** start **

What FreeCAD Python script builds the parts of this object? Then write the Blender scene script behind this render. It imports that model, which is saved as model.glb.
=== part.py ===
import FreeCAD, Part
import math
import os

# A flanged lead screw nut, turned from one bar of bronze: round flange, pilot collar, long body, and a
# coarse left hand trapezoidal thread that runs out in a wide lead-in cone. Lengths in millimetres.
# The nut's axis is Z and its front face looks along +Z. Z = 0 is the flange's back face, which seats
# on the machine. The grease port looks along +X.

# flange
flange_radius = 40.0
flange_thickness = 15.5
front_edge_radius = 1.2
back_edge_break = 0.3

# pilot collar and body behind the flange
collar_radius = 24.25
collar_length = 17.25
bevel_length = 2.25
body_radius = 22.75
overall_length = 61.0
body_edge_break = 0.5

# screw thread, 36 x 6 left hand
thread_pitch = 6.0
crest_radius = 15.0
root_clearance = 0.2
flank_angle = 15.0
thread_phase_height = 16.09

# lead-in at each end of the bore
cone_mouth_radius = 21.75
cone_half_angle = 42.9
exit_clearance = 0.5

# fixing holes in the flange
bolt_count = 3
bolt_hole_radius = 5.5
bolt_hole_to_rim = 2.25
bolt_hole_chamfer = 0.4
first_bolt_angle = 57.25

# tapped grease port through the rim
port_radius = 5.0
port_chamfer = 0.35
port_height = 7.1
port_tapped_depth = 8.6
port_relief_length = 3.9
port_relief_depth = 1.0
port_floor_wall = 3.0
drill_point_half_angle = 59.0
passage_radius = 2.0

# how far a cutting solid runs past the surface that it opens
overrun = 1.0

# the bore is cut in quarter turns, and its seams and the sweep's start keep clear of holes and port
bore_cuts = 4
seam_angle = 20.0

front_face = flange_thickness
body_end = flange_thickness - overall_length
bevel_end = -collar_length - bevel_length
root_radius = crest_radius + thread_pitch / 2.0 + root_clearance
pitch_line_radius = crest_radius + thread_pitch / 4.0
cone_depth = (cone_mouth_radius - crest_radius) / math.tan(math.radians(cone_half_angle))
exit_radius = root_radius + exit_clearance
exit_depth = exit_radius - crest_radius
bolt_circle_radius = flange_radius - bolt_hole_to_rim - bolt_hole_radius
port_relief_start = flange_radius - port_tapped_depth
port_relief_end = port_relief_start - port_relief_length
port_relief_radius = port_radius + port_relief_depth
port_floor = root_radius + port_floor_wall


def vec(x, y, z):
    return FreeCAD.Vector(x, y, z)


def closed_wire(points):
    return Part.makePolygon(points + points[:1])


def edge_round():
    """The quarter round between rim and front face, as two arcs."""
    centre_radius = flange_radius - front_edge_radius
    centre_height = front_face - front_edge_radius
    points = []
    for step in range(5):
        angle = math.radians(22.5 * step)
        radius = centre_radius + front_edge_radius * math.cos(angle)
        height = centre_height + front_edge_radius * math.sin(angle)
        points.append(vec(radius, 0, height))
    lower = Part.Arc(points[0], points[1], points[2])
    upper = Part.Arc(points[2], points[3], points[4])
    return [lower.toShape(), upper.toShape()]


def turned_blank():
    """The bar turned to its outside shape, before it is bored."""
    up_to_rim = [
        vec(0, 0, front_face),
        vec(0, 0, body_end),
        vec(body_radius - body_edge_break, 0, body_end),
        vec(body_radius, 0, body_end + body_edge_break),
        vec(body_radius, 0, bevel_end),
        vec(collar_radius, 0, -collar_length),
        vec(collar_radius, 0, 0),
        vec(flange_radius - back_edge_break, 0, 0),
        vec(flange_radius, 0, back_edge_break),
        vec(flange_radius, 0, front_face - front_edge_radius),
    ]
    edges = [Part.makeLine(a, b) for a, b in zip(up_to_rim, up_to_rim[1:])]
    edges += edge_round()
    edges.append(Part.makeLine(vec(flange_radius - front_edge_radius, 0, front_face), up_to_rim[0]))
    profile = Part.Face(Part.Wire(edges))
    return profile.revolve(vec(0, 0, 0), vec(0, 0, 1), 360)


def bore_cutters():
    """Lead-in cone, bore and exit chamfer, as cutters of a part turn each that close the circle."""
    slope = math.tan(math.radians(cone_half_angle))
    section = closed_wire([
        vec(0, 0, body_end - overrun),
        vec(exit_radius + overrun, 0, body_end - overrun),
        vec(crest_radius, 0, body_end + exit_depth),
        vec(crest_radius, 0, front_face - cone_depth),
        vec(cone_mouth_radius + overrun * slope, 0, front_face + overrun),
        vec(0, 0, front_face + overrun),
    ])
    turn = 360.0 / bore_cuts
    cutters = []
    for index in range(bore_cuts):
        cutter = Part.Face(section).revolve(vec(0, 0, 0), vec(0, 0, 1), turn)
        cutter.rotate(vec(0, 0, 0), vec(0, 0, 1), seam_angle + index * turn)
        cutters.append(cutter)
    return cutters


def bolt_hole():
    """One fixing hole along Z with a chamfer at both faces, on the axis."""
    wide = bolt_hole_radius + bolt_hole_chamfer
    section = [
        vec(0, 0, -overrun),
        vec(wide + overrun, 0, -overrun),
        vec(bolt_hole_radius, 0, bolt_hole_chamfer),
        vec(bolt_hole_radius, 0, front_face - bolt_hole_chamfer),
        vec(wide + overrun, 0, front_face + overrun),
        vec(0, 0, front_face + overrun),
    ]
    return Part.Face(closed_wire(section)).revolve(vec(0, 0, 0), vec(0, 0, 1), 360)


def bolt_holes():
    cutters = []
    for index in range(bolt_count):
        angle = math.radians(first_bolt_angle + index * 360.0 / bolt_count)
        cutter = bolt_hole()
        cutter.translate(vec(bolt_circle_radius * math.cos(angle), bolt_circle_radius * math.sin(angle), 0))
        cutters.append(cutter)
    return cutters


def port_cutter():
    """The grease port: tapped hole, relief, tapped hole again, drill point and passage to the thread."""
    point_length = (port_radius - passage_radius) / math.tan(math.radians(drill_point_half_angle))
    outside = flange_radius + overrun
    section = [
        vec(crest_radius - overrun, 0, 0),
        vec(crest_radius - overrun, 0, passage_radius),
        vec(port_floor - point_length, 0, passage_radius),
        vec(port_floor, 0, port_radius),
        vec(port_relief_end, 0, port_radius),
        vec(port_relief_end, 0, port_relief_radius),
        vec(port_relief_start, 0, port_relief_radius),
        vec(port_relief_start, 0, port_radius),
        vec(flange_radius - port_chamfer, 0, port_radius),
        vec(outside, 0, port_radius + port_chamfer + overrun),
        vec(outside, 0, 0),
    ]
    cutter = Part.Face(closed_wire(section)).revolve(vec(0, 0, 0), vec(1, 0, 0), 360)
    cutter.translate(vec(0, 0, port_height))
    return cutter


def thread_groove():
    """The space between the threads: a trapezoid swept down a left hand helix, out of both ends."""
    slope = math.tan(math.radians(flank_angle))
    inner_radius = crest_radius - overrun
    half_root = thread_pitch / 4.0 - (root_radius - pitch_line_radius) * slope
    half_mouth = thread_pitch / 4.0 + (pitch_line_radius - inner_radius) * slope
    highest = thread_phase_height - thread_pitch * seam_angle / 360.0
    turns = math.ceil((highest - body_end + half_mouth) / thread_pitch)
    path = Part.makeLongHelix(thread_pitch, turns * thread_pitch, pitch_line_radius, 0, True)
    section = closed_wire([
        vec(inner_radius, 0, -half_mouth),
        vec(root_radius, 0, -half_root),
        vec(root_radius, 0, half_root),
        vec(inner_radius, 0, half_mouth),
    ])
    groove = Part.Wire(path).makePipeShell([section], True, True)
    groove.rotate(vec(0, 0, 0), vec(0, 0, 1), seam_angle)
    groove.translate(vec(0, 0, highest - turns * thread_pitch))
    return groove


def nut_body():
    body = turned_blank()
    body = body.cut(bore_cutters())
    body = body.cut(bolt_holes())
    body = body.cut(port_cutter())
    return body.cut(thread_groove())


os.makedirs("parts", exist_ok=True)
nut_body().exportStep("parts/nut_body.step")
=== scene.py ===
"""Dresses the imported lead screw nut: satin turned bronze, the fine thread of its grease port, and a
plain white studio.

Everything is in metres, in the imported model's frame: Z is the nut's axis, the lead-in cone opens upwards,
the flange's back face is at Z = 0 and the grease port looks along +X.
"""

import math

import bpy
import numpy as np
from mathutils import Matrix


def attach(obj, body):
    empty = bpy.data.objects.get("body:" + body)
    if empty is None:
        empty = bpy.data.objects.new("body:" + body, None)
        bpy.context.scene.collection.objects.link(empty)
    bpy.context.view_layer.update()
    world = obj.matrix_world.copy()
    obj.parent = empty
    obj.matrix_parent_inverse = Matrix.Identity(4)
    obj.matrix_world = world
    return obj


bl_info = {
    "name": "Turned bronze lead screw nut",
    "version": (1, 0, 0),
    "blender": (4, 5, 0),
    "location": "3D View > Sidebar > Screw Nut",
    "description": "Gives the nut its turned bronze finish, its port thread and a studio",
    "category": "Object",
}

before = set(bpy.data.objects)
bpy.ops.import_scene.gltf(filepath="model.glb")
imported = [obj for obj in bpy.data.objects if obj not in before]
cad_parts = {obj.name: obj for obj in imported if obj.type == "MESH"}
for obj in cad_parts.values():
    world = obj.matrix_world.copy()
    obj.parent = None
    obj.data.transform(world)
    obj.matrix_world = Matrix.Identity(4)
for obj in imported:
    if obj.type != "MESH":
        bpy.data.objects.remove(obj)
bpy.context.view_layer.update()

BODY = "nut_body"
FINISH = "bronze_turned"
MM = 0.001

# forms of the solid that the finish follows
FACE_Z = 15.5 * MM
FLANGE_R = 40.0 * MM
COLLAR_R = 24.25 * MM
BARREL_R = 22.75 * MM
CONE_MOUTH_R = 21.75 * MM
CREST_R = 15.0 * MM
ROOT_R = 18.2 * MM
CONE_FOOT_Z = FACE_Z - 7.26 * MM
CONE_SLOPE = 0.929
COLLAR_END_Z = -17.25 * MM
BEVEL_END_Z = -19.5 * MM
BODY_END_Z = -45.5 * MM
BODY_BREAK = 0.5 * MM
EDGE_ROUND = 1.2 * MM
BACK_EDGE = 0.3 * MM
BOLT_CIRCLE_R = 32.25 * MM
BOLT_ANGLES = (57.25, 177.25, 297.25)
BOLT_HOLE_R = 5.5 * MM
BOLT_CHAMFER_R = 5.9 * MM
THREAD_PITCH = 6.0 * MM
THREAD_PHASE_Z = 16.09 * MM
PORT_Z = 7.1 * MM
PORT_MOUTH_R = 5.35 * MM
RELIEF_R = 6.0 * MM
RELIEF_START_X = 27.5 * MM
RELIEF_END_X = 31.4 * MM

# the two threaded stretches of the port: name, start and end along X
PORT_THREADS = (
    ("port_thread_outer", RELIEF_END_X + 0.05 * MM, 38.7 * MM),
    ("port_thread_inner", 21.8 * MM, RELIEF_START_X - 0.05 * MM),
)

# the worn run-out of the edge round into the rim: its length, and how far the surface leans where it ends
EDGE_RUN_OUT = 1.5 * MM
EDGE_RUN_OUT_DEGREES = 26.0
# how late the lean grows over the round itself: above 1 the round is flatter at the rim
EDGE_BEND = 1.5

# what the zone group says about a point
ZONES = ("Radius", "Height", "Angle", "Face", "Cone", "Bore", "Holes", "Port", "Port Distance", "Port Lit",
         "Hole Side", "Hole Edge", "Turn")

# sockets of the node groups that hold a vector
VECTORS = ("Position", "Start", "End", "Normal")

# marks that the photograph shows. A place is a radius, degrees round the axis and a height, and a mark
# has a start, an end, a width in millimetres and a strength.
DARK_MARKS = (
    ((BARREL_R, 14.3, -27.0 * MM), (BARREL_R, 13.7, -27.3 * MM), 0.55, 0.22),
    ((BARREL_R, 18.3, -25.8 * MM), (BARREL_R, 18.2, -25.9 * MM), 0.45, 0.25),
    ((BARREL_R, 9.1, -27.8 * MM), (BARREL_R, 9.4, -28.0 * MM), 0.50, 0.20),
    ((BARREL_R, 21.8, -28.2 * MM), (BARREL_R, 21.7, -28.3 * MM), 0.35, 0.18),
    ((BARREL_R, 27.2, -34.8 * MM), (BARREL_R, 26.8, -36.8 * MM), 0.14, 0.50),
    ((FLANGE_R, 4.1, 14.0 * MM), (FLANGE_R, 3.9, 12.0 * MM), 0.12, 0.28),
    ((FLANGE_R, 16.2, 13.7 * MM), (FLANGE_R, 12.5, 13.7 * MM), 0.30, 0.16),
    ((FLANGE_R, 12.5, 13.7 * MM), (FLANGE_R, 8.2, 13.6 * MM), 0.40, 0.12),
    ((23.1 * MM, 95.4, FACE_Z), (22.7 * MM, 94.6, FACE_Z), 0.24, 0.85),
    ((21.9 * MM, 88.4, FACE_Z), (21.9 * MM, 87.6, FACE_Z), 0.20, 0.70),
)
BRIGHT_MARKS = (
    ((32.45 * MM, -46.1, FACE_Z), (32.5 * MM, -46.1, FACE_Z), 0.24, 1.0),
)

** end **

■ OBJECTIVE ■
Everything from the line with "groove.translate(vec(0, 0, highest" through the line with "bpy.data.objects.remove(obj)", both ends included, should be repeated exactly; nothing else should appear.

■ OUTPUT ■
    groove.translate(vec(0, 0, highest - turns * thread_pitch))
    return groove


def nut_body():
    body = turned_blank()
    body = body.cut(bore_cutters())
    body = body.cut(bolt_holes())
    body = body.cut(port_cutter())
    return body.cut(thread_groove())


os.makedirs("parts", exist_ok=True)
nut_body().exportStep("parts/nut_body.step")
=== scene.py ===
"""Dresses the imported lead screw nut: satin turned bronze, the fine thread of its grease port, and a
plain white studio.

Everything is in metres, in the imported model's frame: Z is the nut's axis, the lead-in cone opens upwards,
the flange's back face is at Z = 0 and the grease port looks along +X.
"""

import math

import bpy
import numpy as np
from mathutils import Matrix


def attach(obj, body):
    empty = bpy.data.objects.get("body:" + body)
    if empty is None:
        empty = bpy.data.objects.new("body:" + body, None)
        bpy.context.scene.collection.objects.link(empty)
    bpy.context.view_layer.update()
    world = obj.matrix_world.copy()
    obj.parent = empty
    obj.matrix_parent_inverse = Matrix.Identity(4)
    obj.matrix_world = world
    return obj


bl_info = {
    "name": "Turned bronze lead screw nut",
    "version": (1, 0, 0),
    "blender": (4, 5, 0),
    "location": "3D View > Sidebar > Screw Nut",
    "description": "Gives the nut its turned bronze finish, its port thread and a studio",
    "category": "Object",
}

before = set(bpy.data.objects)
bpy.ops.import_scene.gltf(filepath="model.glb")
imported = [obj for obj in bpy.data.objects if obj not in before]
cad_parts = {obj.name: obj for obj in imported if obj.type == "MESH"}
for obj in cad_parts.values():
    world = obj.matrix_world.copy()
    obj.parent = None
    obj.data.transform(world)
    obj.matrix_world = Matrix.Identity(4)
for obj in imported:
    if obj.type != "MESH":
        bpy.data.objects.remove(obj)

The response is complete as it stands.